From: <denevge_at_my-deja.com>
Date: Wed, 27 Dec 2000 08:40:27 GMT
Message-ID: <92c9ts$sna$1@nnrp1.deja.com>

I once did a performance test.
I did the following steps.

step 1
Try to identify the most common statements.

Step 2
Try to find out how many times a certain statement is executed. once a day, every day at 0900AM, during the whole day ??

Step 3
Use the info from step 2 and 3 to make some scripts that can simulate the behavior of an average user.

Step 4
Start make different versions of the "average user" script where you change the order of executing the statements.

Step 5
Start simulating different users.

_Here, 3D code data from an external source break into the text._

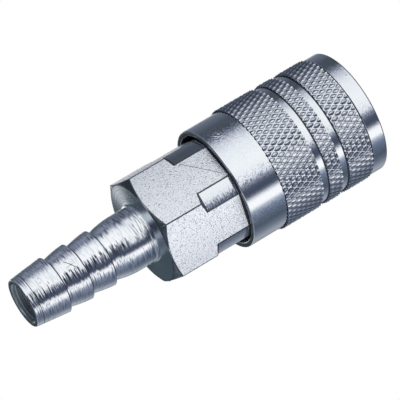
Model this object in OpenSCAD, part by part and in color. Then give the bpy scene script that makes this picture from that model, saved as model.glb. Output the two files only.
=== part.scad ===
// Quick coupling, socket half, with a hose barb.
// It stands on the sleeve's front face. Z runs along the axis, from the plug's mouth to the barb's tip.

/* [Sleeve] */
// Length of the sleeve
sleeve_len = 30.8; // [28:0.1:36]
// Diameter of the smooth band at the sleeve's front
band_d = 25; // [24.6:0.1:27]
// Length of the smooth band at the sleeve's front
band_len = 3.2; // [2:0.1:5]
// Diameter of the smooth band at the sleeve's rear
rear_band_d = 24.7; // [24.2:0.1:24.8]
// Diameter of the spring pocket inside the sleeve
pocket_d = 22.6; // [22.2:0.1:23]
// Radius of the rounded rim at the sleeve's rear
rim_r = 0.35; // [0.1:0.05:0.45]

/* [Knurl] */
// Diameter over the knurl's points
knurl_d = 25.56; // [25.2:0.02:27]
// Depth of the knurl
knurl_depth = 0.3; // [0.2:0.02:0.5]
// Number of diamonds around the sleeve
knurl_count = 62; // [40:1:70]
// Half the length of one diamond along the axis
knurl_row = 1.11; // [0.8:0.01:1.6]
// Length of the knurled zone beside the front band
zone_front_len = 5.4; // [3:0.1:7]
// Length of the middle knurled zone
zone_middle_len = 2.9; // [1.5:0.1:4]
// Length of the knurled zone beside the rear band
zone_rear_len = 7.95; // [5:0.05:10]
// Width of the smooth grooves between the zones
groove_w = 1.63; // [1:0.01:2.2]
// Diameter of the smooth grooves
groove_d = 24.6; // [24:0.1:24.7]

/* [Plug bore] */
// Diameter of the bore that takes the plug's collar
plug_bore_d = 12.1; // [11.8:0.05:12.4]
// Depth of the plug bore, from the front body's face
plug_bore_depth = 12.2; // [11:0.1:13]
// Diameter of the bore that takes the plug's nose
nose_bore_d = 8.1; // [7.9:0.05:8.4]
// Length of the nose bore in front of the seal
nose_land_len = 3.4; // [2:0.1:4]
// Distance of the front body's face behind the sleeve's face
nose_recess = 0.8; // [0.3:0.1:1.2]

/* [Ball lock] */
// Diameter of a locking ball
ball_d = 3.2; // [3:0.05:3.3]
// Distance of the ball centres from the sleeve's front face
ball_z = 9; // [8.6:0.1:10]
// Outer diameter of the front body
body_d = 16.4; // [16:0.1:16.8]

/* [Retaining ring] */
// Outer diameter of the retaining ring
ring_d = 18.6; // [18:0.1:19]
// Thickness of the retaining ring
ring_t = 1; // [0.8:0.05:1.2]
// Angle of the retaining ring's gap
ring_gap = 28; // [15:1:60]

/* [Hexagon] */
// Size across the hexagon's flats
hex_af = 20.5; // [20:0.1:21]
// Length of the hexagon with its full corners
hex_len = 8.7; // [6:0.1:12]
// Diameter to which the front corners are turned down
turned_d = 21.8; // [21:0.05:22]
// Length of the turned-down corners behind the sleeve
turned_show = 7.1; // [6.9:0.1:9]

/* [Hose barb] */
// Length of the barb, from the hexagon's face
barb_len = 26.4; // [24:0.1:34]
// Diameter over the barbs
barb_d = 11.4; // [10.6:0.1:12]
// Diameter of the barb's tip
tip_d = 9.8; // [9.4:0.1:10.2]
// Diameter of the valley behind each barb
valley_d = 9.85; // [9.2:0.05:10.4]
// Distance from one barb to the next
barb_pitch = 5; // [4:0.1:6]
// Number of barbs
barb_count = 3; // [2:1:3]
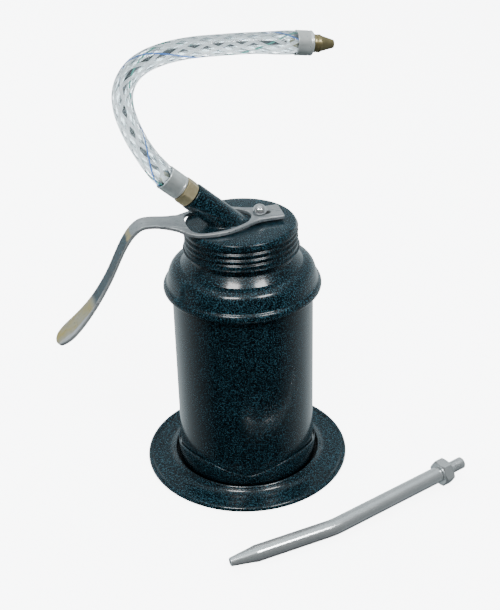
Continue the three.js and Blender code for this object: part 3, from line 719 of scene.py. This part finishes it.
def shoulderNeck():
    foot, wall = shoulder["foot"], shoulder["wall"]
    wide = flange["bodyRadius"] + shoulder["bulge"]
    crown = capTopMm - capSize["depth"] - 1.4
    dome = smoothLine([(wide - 2.3, foot), (wide - 1.3, foot + 0.16), (wide - 0.4, foot + 0.8),
                       (wide, foot + 1.9), (wide - 0.12, foot + 2.9), (wide - 0.65, foot + 3.8),
                       (wide - 1.4, foot + 4.5), (wide - 1.8, foot + 5.5), (wide - 2.25, foot + 7.4),
                       (wide - 3.2, crown - 8.5), (wide - 4.7, crown - 6.7), (wide - 6.8, crown - 5.7),
                       (neckOuter + 3.5, crown - 5.0), (neckOuter + 1.7, crown - 4.3),
                       (neckOuter + 0.7, crown - 3.1), (neckOuter + 0.3, crown - 1)], 120)
    inner = flange["bodyRadius"] + 0.3
    inside = [(r - wall * 0.9, z + 0.3) for r, z in reversed(dome) if r - wall > inner and z > foot + 1.2]
    profile = [(inner, foot), *dome, (neckOuter, threadLow - 0.5),
               *[(neckOuter, z) for z in threadLevels(threadLow, neckTop - 0.05)],
               (neckOuter - 0.3, neckTop), (neckOuter - 0.9, neckTop), (neckOuter - 0.9, crown - 0.6),
               *inside, (inner + 0.6, foot + wall), (inner, foot + wall)]
    piece = spun("can_shoulder", profile, 192)

    def rule(r, azimuth, z):
        if abs(r - neckOuter) > 0.02 or z < threadLow or z > neckTop - 0.02:
            return r, z
        return r + thread["depth"] * threadFade(z) * (1 + threadWave(azimuth, z)), z

    reshape(piece, rule)
    smoothBy(piece, 45)
    return finished(piece, darkEnamel, "can", "dark_enamel", "shoulder_neck")


def leaningRod(name, radius, low, high, steps=96):
    piece = spun(name, [(0, low), (radius, low), (radius, high), (0, high)], steps, closed=False)
    settle(piece, spoutPlace)
    return piece


spoutSize = {"x": -5.2, "lean": 47.5, "radius": 6.1, "bore": 3.2, "length": 22.0}
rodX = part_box("pump_rod")[0].lerp(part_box("pump_rod")[1], 0.5).x
spoutPlace = (Matrix.Translation((spoutSize["x"] * mm, 0, capTop))
              @ Matrix.Rotation(-math.radians(spoutSize["lean"]), 4, "Y"))


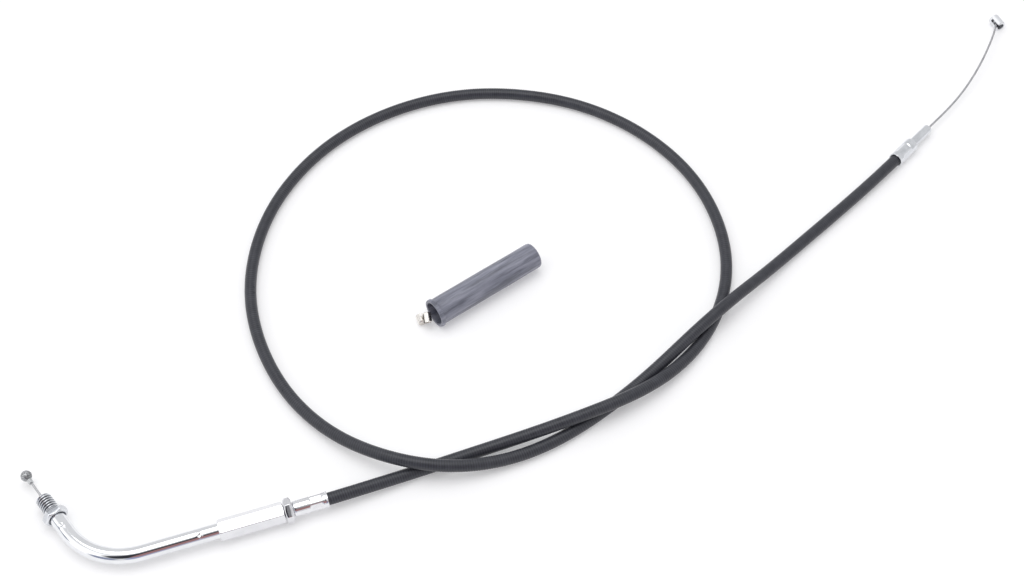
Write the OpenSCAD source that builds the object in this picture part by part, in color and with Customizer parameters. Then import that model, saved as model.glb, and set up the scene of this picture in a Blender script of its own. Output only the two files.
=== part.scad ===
// Motorcycle throttle cable with a threaded elbow, a long hexagonal
// adjuster, a stepped end ferrule and a slotted barrel. Millimetres, +Z up.

/* [Cable] */
// Outside diameter of the vinyl sheath
jacket_d = 6.35; // [6:0.05:6.4]
// Diameter of the inner wire
wire_d = 1.2; // [1:0.05:1.25]

/* [Elbow] */
// Outside diameter of the bent tube
tube_d = 7.9; // [7.4:0.05:7.9]
// Bore of the bent tube
tube_bore = 6.3; // [6.3:0.05:6.6]
// Radius of the bend on its centreline
bend_r = 34; // [30:0.5:34]

/* [Swivel fitting] */
// Across flats of the fitting's hexagon
fitting_af = 10.9; // [10.6:0.1:11.2]
// Thickness of the hexagon
fitting_hex_t = 4.2; // [3.6:0.1:5]
// Major diameter of the fitting's thread
thread_d = 7.94; // [7.7:0.02:8]
// Length of the threaded nose
thread_len = 10; // [8:0.5:10]

/* [Adjuster] */
// Across flats of the long hexagon
sleeve_af = 9.525; // [9.5:0.005:10]
// Length of the long hexagon
sleeve_len = 32; // [31:0.5:32]
// Across flats of the lock nut
nut_af = 11; // [10.6:0.1:11]
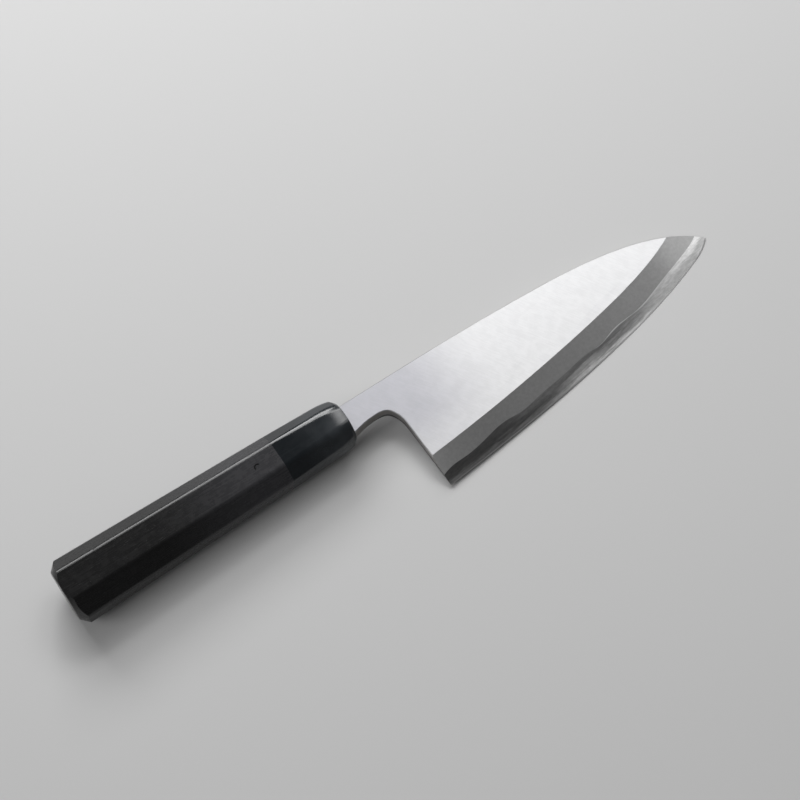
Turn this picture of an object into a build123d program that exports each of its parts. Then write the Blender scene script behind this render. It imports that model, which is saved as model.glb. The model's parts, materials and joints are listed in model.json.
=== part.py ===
from build123d import *
from math import pi, sqrt, tan
import os

os.makedirs("parts", exist_ok=True)

# A single-bevel kitchen knife for fish, with an octagonal handle.
# It is drawn in the knife's own frame: x along the handle's axis from the ferrule's front toward
# the tip, y toward the spine, z out of the bevelled face, with the flat of the back on z = 0.
# At the end it is laid down on its back as it lies on a table.

# Blade, seen on its bevelled face
blade_length = 166.4        # ferrule's front to tip
blade_height = 50.0         # spine to cutting edge, at the heel
spine_rise = 5.4            # spine over the handle's axis, at the ferrule
tip_drop = 14.1             # tip under the handle's axis
neck_length = 20.1          # ferrule's front to heel
neck_height = 12.6          # at the ferrule
neck_waist = 10.9           # halfway along the neck
bevel_width = 13.0          # shinogi to cutting edge, at the heel

# Blade, its thicknesses
spine_thickness = 7.0       # at the ferrule
point_thickness = 2.1       # of the flat's plane, above the tip
shinogi_thickness = 5.4     # at the heel
steel_thickness = 2.1       # hard steel layer, at the heel
steel_root = 7.4            # ferrule's front to where the hard steel starts
steel_scarf = 7.0           # length over which it is drawn out to nothing there
edge_bevel_height = 0.28    # the narrow second bevel at the cutting edge
edge_bevel_width = 0.45
spine_easing = 0.35         # small chamfer along the spine, neck and heel

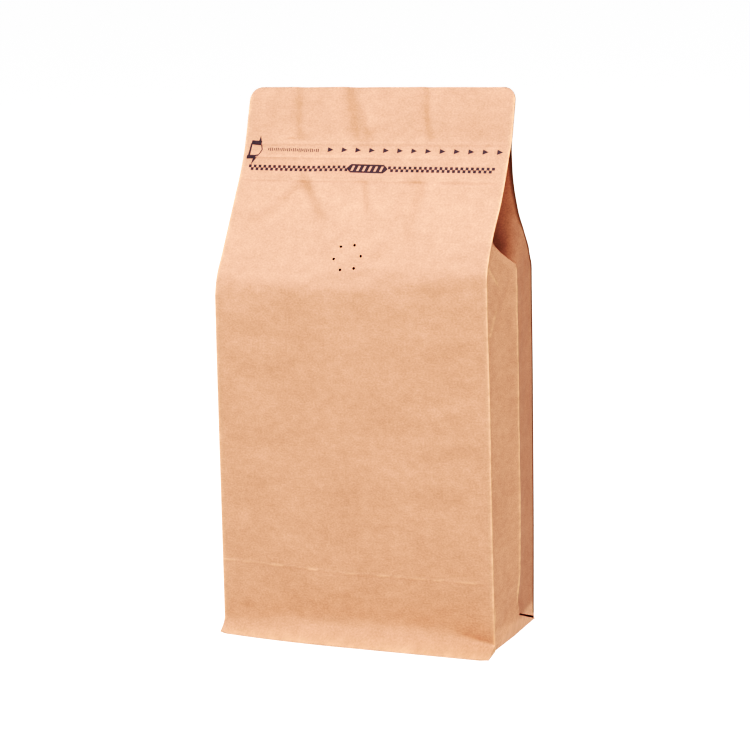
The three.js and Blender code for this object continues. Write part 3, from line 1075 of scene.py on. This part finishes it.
class MESH_OT_coffee_bag_paper(bpy.types.Operator):
    """Builds the bag's paper shell with its gussets, lip, zip lines and pinholes"""

    bl_idname = "mesh.coffee_bag_paper"
    bl_label = "Paper Bag"
    bl_options = {"REGISTER", "UNDO"}

    def execute(self, context):
        sizes = context.scene.coffee_bag_mesh
        grid, along, up, in_gusset = shell_grid(
            sizes.front_columns, sizes.back_columns, sizes.gusset_columns
        )
        rows, columns = grid.shape[:2]
        bpy.ops.object.select_all(action="DESELECT")
        bpy.ops.mesh.primitive_grid_add(x_subdivisions=columns - 1, y_subdivisions=rows - 1, size=1)
        bag = context.object
        bag.name = bag.data.name = BAG_PIECE
        if len(bag.data.vertices) != rows * columns:
            raise RuntimeError("the grid has a different number of points from the shell")
        bag.data.vertices.foreach_set("co", to_frame(grid).reshape(-1).astype(np.float32))
        set_attribute(bag.data, "gusset", in_gusset)
        set_flat_sheet(bag.data, along, up)

        # The first column meets the last, and the base's middle is filled.
        only(bag)
        bpy.ops.object.mode_set(mode="EDIT")
        bpy.ops.mesh.select_all(action="SELECT")
        bpy.ops.mesh.remove_doubles(threshold=1e-7)
        bpy.ops.mesh.select_all(action="SELECT")
        bpy.ops.mesh.fill_holes(sides=0)
        bpy.ops.mesh.select_all(action="SELECT")
        bpy.ops.mesh.normals_make_consistent(inside=False)
        bpy.ops.object.mode_set(mode="OBJECT")

        bag.data.materials.append(kraft_paper(context.scene.coffee_bag_colours))
        drill_pinholes(bag, shadowed_hole())
        count = len(bag.data.vertices)
        points, on_gusset = np.zeros(count * 3), np.zeros(count)
        bag.data.vertices.foreach_get("co", points)
        bag.data.attributes["gusset"].data.foreach_get("value", on_gusset)
        x, y, z = points.reshape(-1, 3).T / MM
        y = y - ROW_SHIFT
        # Paleness of folds, edges, the crease and the lip: partly scuffed paper, partly painted
        # highlights.
        set_attribute(bag.data, "wear", wear_and_highlight_of(x, y, z))
        # The cut film, and painted shade down the back's sealed edges.
        set_attribute(bag.data, "cut_edge", cut_edge_and_shade_of(x, y, z))
        # Painted light and shade on the gussets, as a factor on the paper's colour.
        set_attribute(bag.data, "tone", np.where(on_gusset > 0.5, painted_light_and_shade_of(x, y, z), 1.0))
        finish_piece(bag)
        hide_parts(BAG_NODE)
        return {"FINISHED"}


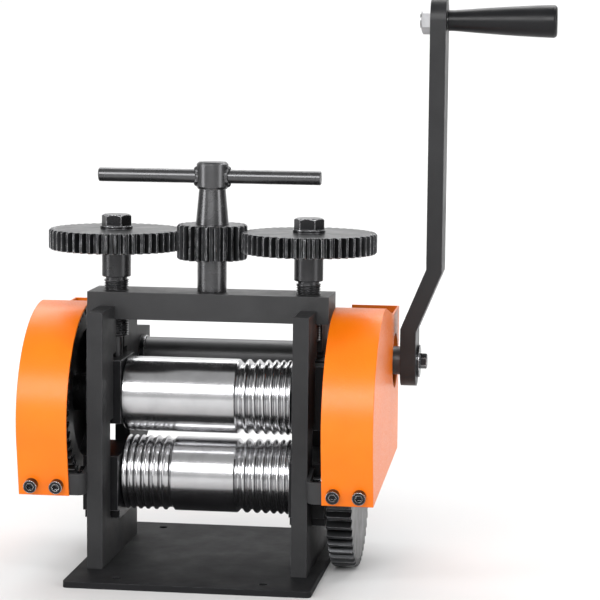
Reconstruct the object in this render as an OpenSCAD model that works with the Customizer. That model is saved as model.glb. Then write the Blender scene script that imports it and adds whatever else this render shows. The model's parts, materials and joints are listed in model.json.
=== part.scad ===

Start the different session, with different versions of the script.
Do not start all the scripts at the same time. Try to simulate the "real life login" behaviour of your users.

I ended up with 10 sets of SQL statements. Put some wait statements in your scripts. I started 10 session at the same time. ( each session with different version of the "average user" script ) Then I waited 2 minutes before starting another set of 10 session.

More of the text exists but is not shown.